Optimism bias adjustment and the Green Book
Alongside the P50 central estimate, the HM Treasury Green Book requires explicit adjustment for optimism bias on capital business cases. Optimism bias is the documented tendency for project costs to outturn higher than ex ante estimates by a roughly predictable amount, derived from large empirical studies of completed projects. The Green Book publishes default optimism bias uplifts by sector and project type (typically 6% to 50% on capital expenditure depending on the sector and stage), to be applied unless the project can demonstrate why the default does not apply.
The relationship between QRA-derived confidence levels and optimism bias adjustment is a regular point of confusion. They are addressing the same underlying problem (estimates outturn higher than expected) by different methods. The QRA models the project-specific risks and uncertainties bottom-up; the optimism bias adjustment applies a top-down empirical uplift derived from comparable historical projects. Both can be required by the Green Book — the QRA as the project-specific evidence, the optimism bias uplift as the empirical reality check.
In practice the convention is to apply optimism bias to the central estimate (P50) before reading the P80 from the QRA. So if a project has a deterministic estimate of £200m, a sector optimism-bias uplift of 24% gives an optimism-adjusted base of £248m. The QRA then runs on the adjusted base and produces P50/P80/P95 figures around that. This avoids double-counting risk by applying both methods to the same baseline, which would produce contingency figures that are unrealistically large.
Sponsors should ensure the business case is explicit about whether optimism bias has been applied, at what rate, and at what point in the calculation chain. A common failure mode is for the optimism bias adjustment to be presented separately from the QRA result with no clear statement of how they combine, leaving the approving body uncertain whether the figure they are seeing already incorporates the empirical uplift or not.
The decision in front of you
When you are presented with a capital project cost estimate and asked to approve it, the questions in front of you are: what is the project's P50 central estimate (and is it the optimism-adjusted figure or not)? What is the P80 the team is recommending as the funded position? Where do those figures sit relative to the IPA stage-gate band at this stage? What are the three risks driving the spread, and what mitigation is planned? When was the QRA last run, and who has peer-reviewed it?

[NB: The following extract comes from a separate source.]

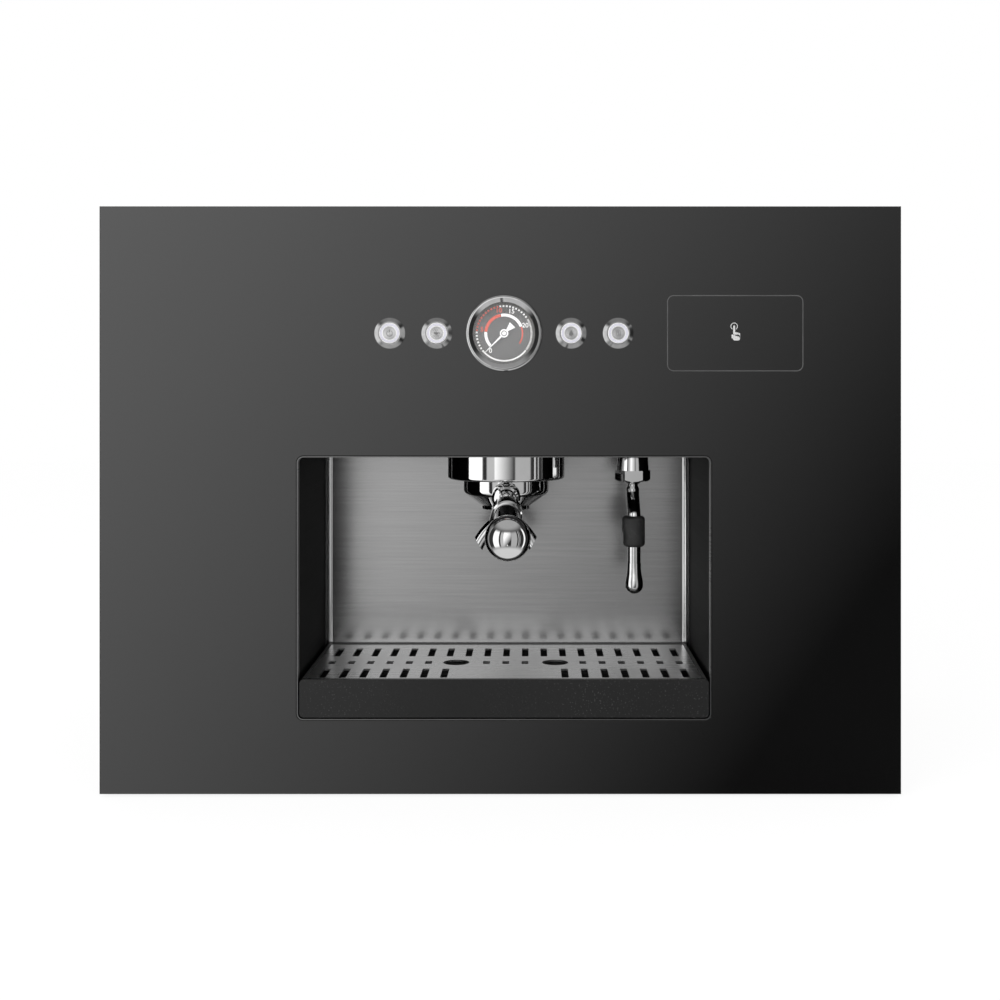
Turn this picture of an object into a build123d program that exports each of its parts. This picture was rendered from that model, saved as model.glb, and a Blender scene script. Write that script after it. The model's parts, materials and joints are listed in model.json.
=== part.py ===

If the business case answers those six questions clearly, the figure is approvable on the evidence presented. If any of them is opaque — if the central estimate is presented at P80 with no underlying P50, if the IPA band is not referenced, if the risk drivers cannot be named, or if peer review is missing — the right response is not to refuse approval but to send the business case back for the missing evidence before approving. Approving against an incomplete confidence-level picture is what produces the disputes years later about what was actually agreed at sanction.
The single biggest cost-control discipline available to a sponsor is to refuse to approve a figure they do not actually understand the confidence position behind. The single most common controls failure is to approve one anyway under time pressure. The framework above is what makes the difference.